Ownership agreements should be coordinated with estate plans to ensure buyout mechanisms and transfer restrictions work smoothly with wills and trusts. Estate planning can provide liquidity solutions for buyouts and prevent involuntary ownership transfers that might harm the business. Collaborative planning with accountants and estate planners aligns tax considerations and succession goals, ensuring that both personal and business documents reflect the owners’ intentions and facilitate orderly transitions.

Provisions that protect minority owners include reserved voting rights on key matters, tag-along rights allowing sale participation when majority owners sell, and clear financial reporting obligations. These measures provide transparency and limit minority squeeze-outs. Minority protections should balance with the need for effective governance, using thresholds and veto rights graduated to reflect reasonable commercial expectations while avoiding deadlock on ordinary business decisions.

Prepare for a sale or investor entry by updating governance documents, cleaning financial records, and ensuring transfer and valuation provisions are investor-friendly. Clarify approval processes and potential dilution consequences in advance to reduce friction during transactions. Engaging counsel to review and revise agreements, coordinate with tax advisors, and prepare disclosure documents improves attractiveness to investors and helps ensure a smoother transaction process with fewer surprises.

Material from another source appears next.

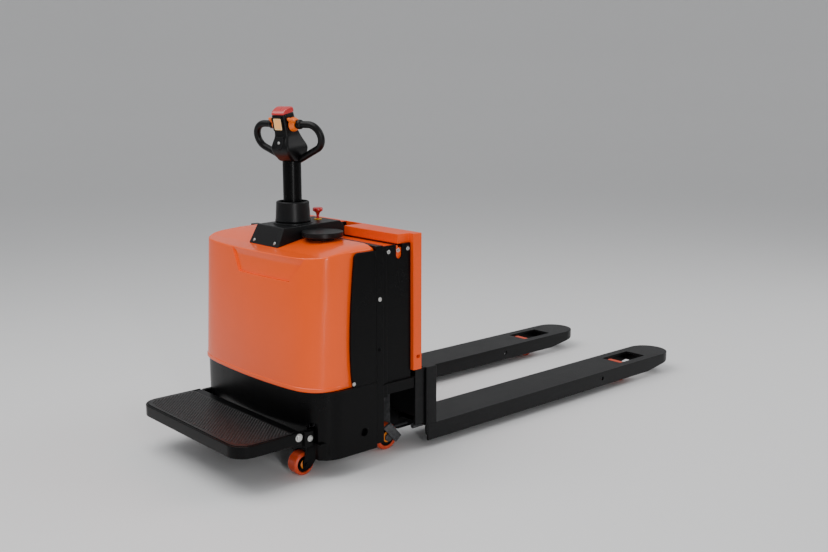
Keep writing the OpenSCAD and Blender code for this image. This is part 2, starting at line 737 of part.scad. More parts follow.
// Head of the tiller: a leaning body that flares at its foot
module head_shell() {
    w = head_w / 2;
    z = head_z;
    color("#1c1c1e") place() on_steering() difference() {
        intersection() {
            side_cut([[-30, z], [26, z], [44, z + 40], [6, z + 96], [-17, z + 164],
                [-66, z + 150], [-52, z + 82], [-60, z + 60], [-62, z + 40]], -w - 20, w + 20);
            front_cut([[-31, z - 3], [-w - 10, z + 40], [-w, z + 84], [-w, z + 170],
                [w, z + 170], [w, z + 84], [w + 10, z + 40], [31, z - 3]], -80, 80);
        }
        // Seat of the red button in the top
        head_top_seat(2, -1.6);
        // Bore of the throttle's axle
        translate([-24, 40, z + 118]) rotate([90, 0, 0]) cylinder(r = tube_r + 2, h = 80);
        // Window of the display
        translate([-64, 0, z + 118]) rotate([0, -12, 0]) cube([6, 32, 38], center = true);
        // Wells of the finger buttons in the rear face
        for (p = finger_buttons()) finger_button_at(p) translate([0, 0, -10]) cylinder(r = 6.3, h = 40);
    }
}

// Where the finger buttons sit on the head's rear face: side and height above the head's foot
function finger_buttons() = [[-14, 76], [14, 76], [0, 112]];

module finger_button_at(p) {
    lean = atan2(23, 68);
    x = (p[1] < 96) ? 6 + (96 - p[1]) * 38 / 56 : 6 - (p[1] - 96) * 23 / 68;
    steep = (p[1] < 96) ? atan2(38, 56) : lean;
    translate([x, p[0], head_z + p[1]]) rotate([0, 90 - steep, 0]) children();
}

module finger_button(p) {
    finger_button_at(p) translate([0, 0, -5]) cylinder(r = 6, h = 9);
}

// The wedge on top of the head that the red button fills
module head_top_seat(clear, lift_z) {
    w = head_w / 2;
    z = head_z;
    side_cut([[-90, z + 143.8 + lift_z], [10, z + 164.6 + lift_z], [10, z + 190], [-90, z + 190]],
        -w - clear, w + clear);
}

// Red reversing button on top of the head
module belly_button() {
    w = head_w / 2 - 0.5;
    z = head_z;
    color("#d8342c") place() on_steering() union() {
        side_cut([[-65, z + 149], [-17, z + 159], [-18, z + 171], [-34, z + 175], [-52, z + 172],
            [-63, z + 163]], -w, w);
    }
}

// Two closed loops of tube, one on each side of the head: out, round and back to its foot
module handle_loops() {
    bend_r = 42;
    fall = 64.4;
    bend_y = loop_half - bend_r;
    color("#1c1c1e") place() on_steering() translate([-24, 0, head_z + 118]) rotate([0, -16, 0])
        both_sides() {
            translate([0, head_w / 2 + 1, 0]) rotate([-90, 0, 0])
                cylinder(r = tube_r, h = bend_y - head_w / 2 - 1 - fit);
            translate([0, bend_y, -bend_r]) rotate([90, 0, 90]) rotate([0, 0, -fall])
                rotate_extrude(angle = 90 + fall) translate([bend_r, 0]) circle(r = tube_r);
            translate([0, bend_y + bend_r * cos(fall), -bend_r - bend_r * sin(fall)])
                rotate([180 - fall, 0, 0]) translate([0, 0, fit]) cylinder(r = tube_r, h = 88);
        }
}

module display() {
    color("#f0c890") place() on_steering() translate([-64, 0, head_z + 118]) rotate([0, -12, 0])
        translate([1, 0, 0]) cube([4, 31, 37], center = true);
}

// Butterfly throttle: a thumb wheel each side on one axle
module throttle() {
    w = head_w / 2;
    color("#ff6a10") place() on_steering() translate([-24, 0, head_z + 118]) union() {
        difference() {
            rotate([90, 0, 0]) translate([0, 0, -w - 24]) cylinder(r = tube_r + 2 - fit, h = 2 * w + 48);
            rotate([90, 0, 0]) translate([0, 0, w + 0.7]) cylinder(r = tube_r + fit, h = 60);
            rotate([90, 0, 0]) translate([0, 0, -w - 60.7]) cylinder(r = tube_r + fit, h = 60);
        }
        for (s = [-1, 1]) difference() {
            union() {
                translate([0, s * (w + 9), 0]) rotate([90, 0, 0]) cylinder(r = 24, h = 16, center = true);
                translate([0, s * (w + 14), 0]) rotate([0, 28, 0]) translate([-40, -7, -7]) cube([40, 14, 14]);
            }
            translate([0, s * (w + 9), 0]) rotate([90, 0, 0]) cylinder(r = tube_r + 1, h = 60, center = true);
        }
    }
}

module lift_button() { color("#ff6a10") place() on_steering() finger_button(finger_buttons()[0]); }
module lower_button() { color("#3a3b3d") place() on_steering() finger_button(finger_buttons()[1]); }
module horn_button() { color("#d9b32a") place() on_steering() finger_button(finger_buttons()[2]); }

// Mushroom stop button on its stem
module emergency_stop() {
    color("#c8453e") place() translate([steer_x + 100, 0, console_top]) rotate_extrude() polygon([
        [0, -30], [5, -30], [5, 12], [8, 22], [16, 27], [17, 34], [15, 38], [0, 39]]);
}

module ignition_key() {
    color("silver") place() translate([steer_x + 84, 48, console_top]) union() {
        translate([0, 0, -14]) cylinder(r = 3, h = 26);
        translate([-1.5, -11, 10]) cube([3, 22, 20]);
    }
}

// --------------------------------------------------------------- platform

module plat_plan(inset) {
    union() {
        translate([plat_x0 + plat_r, -plat_w / 2 + inset])
            square([plat_l - plat_r - (inset > 0 ? -1 : 0), plat_w - 2 * inset]);
        translate([plat_x0 + inset, -plat_w / 2 + plat_r]) square([plat_r + 20, plat_w - 2 * plat_r]);
        for (s = [-1, 1]) translate([plat_x0 + plat_r, s * (plat_w / 2 - plat_r)]) circle(r = plat_r - inset);
    }
}

module platform_pan() {
    color("#1b1b1d") place() difference() {
        translate([0, 0, plat_top - plat_rim]) linear_extrude(plat_rim) plat_plan(0);
        translate([0, 0, plat_top - plat_rim - 1]) linear_extrude(plat_rim - 6) plat_plan(plat_wall);
        translate([0, 0, plat_top - 3]) linear_extrude(10) difference() {
            plat_plan(8);
            translate([plat_x1 - 30, -plat_w]) square([60, 2 * plat_w]);
        }
        both_sides() {
            bar_y(hinge_x, plat_w / 2 - plat_wall - 5, hinge_z, pin_r + fit, 20);
            // Slot that the hinge ear swings through
            block(hinge_x - 20, plat_x1 + 1, plat_w / 2 - plat_wall - 2 * gap - ear_w, plat_w / 2 - plat_wall,
                plat_top - plat_rim - 1, plat_top + 1);
        }
    }
}

module platform_mat() {
    color("#2b2b2c") place() difference() {
        translate([0, 0, plat_top - 3]) linear_extrude(4.5) plat_plan(8.4);
        block(plat_x1 - 30.4, plat_x1 + 20, -plat_w, plat_w, 0, plat_top + 20);
    }
}

// ----------------------------------------------------------- small wheels

// Swivel fork: king pin, crown and two cheeks down to the axle
module caster_fork(s) {
    x = caster_x + caster_trail;
    y = caster_y;
    crown_z = plat_top - 56;
    color("#26272a") place() mirror([0, s < 0 ? 1 : 0, 0]) union() {
        bar_z(x, y, crown_z, 8 - fit, 15);
        bar_z(x, y, crown_z - 8, 26, 14);
        for (k = [-1, 1]) side_cut([[x - 24, crown_z - 2], [x + 24, crown_z - 2], [x + 24, crown_z - 34],
            [caster_x + 16, caster_r - 14], [caster_x - 10, caster_r - 14], [caster_x - 12, caster_r + 8]],
            y + k * (caster_w / 2 + 4) - 2.5, y + k * (caster_w / 2 + 4) + 2.5);
        translate([x - 24, y - caster_w / 2 - 6, crown_z - 7]) cube([48, caster_w + 12, 6]);
        bar_y(caster_x, y - caster_w / 2 - 10, caster_r, 6, caster_w + 20);
    }
}

module caster_fork_left() { caster_fork(1); }
module caster_fork_right() { caster_fork(-1); }

module caster_wheel(s) {
    color("#e8541c") place() translate([caster_x, s * caster_y, caster_r])
        wheel(caster_r, caster_w, 6 + fit);
}

module caster_wheel_left() { caster_wheel(1); }
module caster_wheel_right() { caster_wheel(-1); }

module support_wheel(s) {
    color("#e8541c") place() translate([support_x, s * (support_y - support_w / 2), support_r])
        wheel(support_r, support_w - 2, axle_r + fit);
}

module support_wheel_left() { support_wheel(1); }
module support_wheel_right() { support_wheel(-1); }

// ---------------------------------------------------------------- choice

chassis_frame();
skirt();
front_hood();
side_panel_left();
side_panel_right();
console_cover();
round_shelf();
key_switch();
motor_controller();
hydraulic_unit();
lift_cylinder();
slew_bearing();
hinge_brackets();
hinge_pins();
support_brackets();
body_screws();
fork_left();
fork_right();
fork_carriage();
battery_tray();
battery();
battery_panel_left();
battery_panel_right();
backrest();
battery_lid();
lid_grip();
panel_bolts();
lift_rod();
load_arm_left();
load_arm_right();
load_wheel_left();
load_wheel_right();
push_rods();
steer_column();
drive_gearbox();
traction_motor();
drive_hub();
drive_tyre();
tiller_boot();
tilt_pin();
tiller_shaft();
head_shell();
handle_loops();
display();
throttle();
belly_button();
lift_button();
lower_button();
horn_button();
emergency_stop();
ignition_key();
platform_pan();
platform_mat();
caster_fork_left();
caster_fork_right();
caster_wheel_left();
caster_wheel_right();
support_wheel_left();
support_wheel_right();
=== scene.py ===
import json
import logging
import math
from collections.abc import Callable, Iterable, Sequence
from dataclasses import dataclass, field
from enum import Enum

import bmesh
import bpy
from mathutils import Matrix, Vector

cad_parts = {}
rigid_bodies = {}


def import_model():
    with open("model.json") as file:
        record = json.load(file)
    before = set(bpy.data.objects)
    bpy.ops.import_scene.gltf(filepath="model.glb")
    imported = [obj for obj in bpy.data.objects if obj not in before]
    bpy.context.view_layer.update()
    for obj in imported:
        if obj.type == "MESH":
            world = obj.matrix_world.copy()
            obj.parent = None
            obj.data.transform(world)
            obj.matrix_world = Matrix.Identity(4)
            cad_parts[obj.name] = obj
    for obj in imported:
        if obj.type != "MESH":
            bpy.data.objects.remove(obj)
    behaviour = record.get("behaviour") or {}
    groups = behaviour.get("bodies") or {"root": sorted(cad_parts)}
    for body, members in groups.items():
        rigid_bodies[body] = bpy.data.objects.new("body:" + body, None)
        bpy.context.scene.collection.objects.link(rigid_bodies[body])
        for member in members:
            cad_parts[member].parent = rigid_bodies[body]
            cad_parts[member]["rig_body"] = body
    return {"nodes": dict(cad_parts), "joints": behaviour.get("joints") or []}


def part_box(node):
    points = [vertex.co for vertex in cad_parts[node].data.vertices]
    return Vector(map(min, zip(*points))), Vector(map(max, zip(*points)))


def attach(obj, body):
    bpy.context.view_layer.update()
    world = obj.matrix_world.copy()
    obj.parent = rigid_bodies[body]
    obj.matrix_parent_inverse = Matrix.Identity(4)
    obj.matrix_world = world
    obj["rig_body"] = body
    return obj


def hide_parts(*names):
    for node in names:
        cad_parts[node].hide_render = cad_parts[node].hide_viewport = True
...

Common mistakes include vague valuation language, failing to address realistic triggering events, and neglecting integration with corporate or estate documents. Ambiguity breeds disputes and can undermine enforceability at critical moments. Avoid relying on informal verbal understandings; document agreed processes and ensure required corporate approvals are obtained. Periodic reviews and clear processes for amendments help avoid future conflicts and maintain alignment with evolving business needs.